Warehouse robotics (autonomous mobile robots, automated storage and retrieval systems) is a different and much larger capital investment. The AI value in warehouse robotics is in the orchestration layer: routing robots and managing exceptions across a mixed human-robot environment. This is infrastructure-first, not software-first.

For warehouses not yet considering robotics, software-layer warehouse AI (slotting, pick optimization, labor planning) is accessible without capital investment and delivers measurable improvement in pick productivity and labor cost.

Where logistics AI fails

Starting with the wrong problem. Route optimization for a fleet with three drivers and 20 stops per day will not deliver the same return as for a fleet with 50 drivers and 200 stops. Identify the workflows with the highest cost and the highest volume. That is where AI ROI is fastest.

No clean lane and rate data. Carrier rate management AI needs historical rate data to benchmark against and current carrier API access to rate-shop in real time. Without this data infrastructure, the system cannot compare effectively.

Treating document AI as straight-through processing.

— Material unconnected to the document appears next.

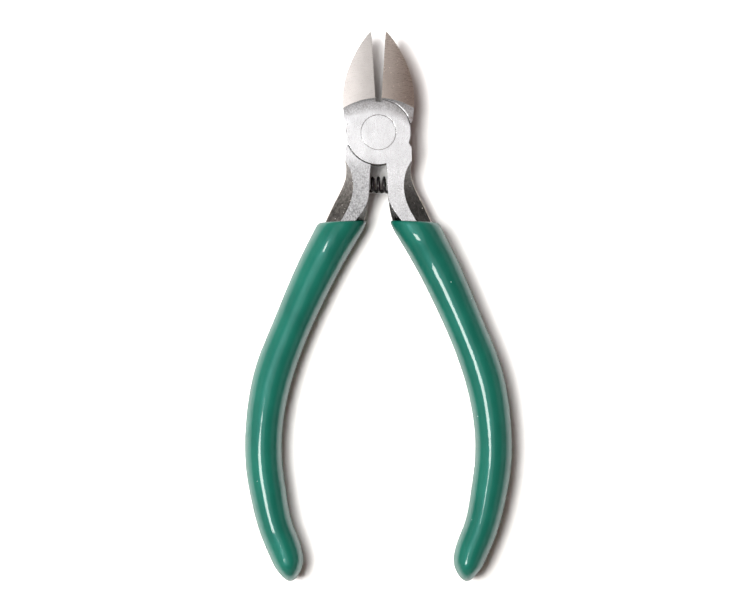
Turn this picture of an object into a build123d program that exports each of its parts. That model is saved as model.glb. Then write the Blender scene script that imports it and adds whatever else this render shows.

Not all logistics documents are clean. Handwritten notes, scanned documents with variable quality, and non-standard formats will not achieve 100% extraction accuracy. Systems need exception routing and confidence scoring from day one.

Pilot results that do not scale. A route optimization pilot on 10 routes with clean data will not automatically produce the same improvement across 500 routes with noisy data. Design for production data quality, not pilot conditions.

How to get started

For most logistics companies, the fastest AI wins are in carrier rate management (if you move significant freight volume) or document processing (if you handle high shipment volumes). Both are software-only investments that connect to existing systems and deliver measurable savings in the first quarter.

Route optimization is the next layer: high value, but requiring clean data inputs to deliver the projected improvement. Demand and capacity forecasting is a strategic investment that pays off over time as the model learns your demand patterns.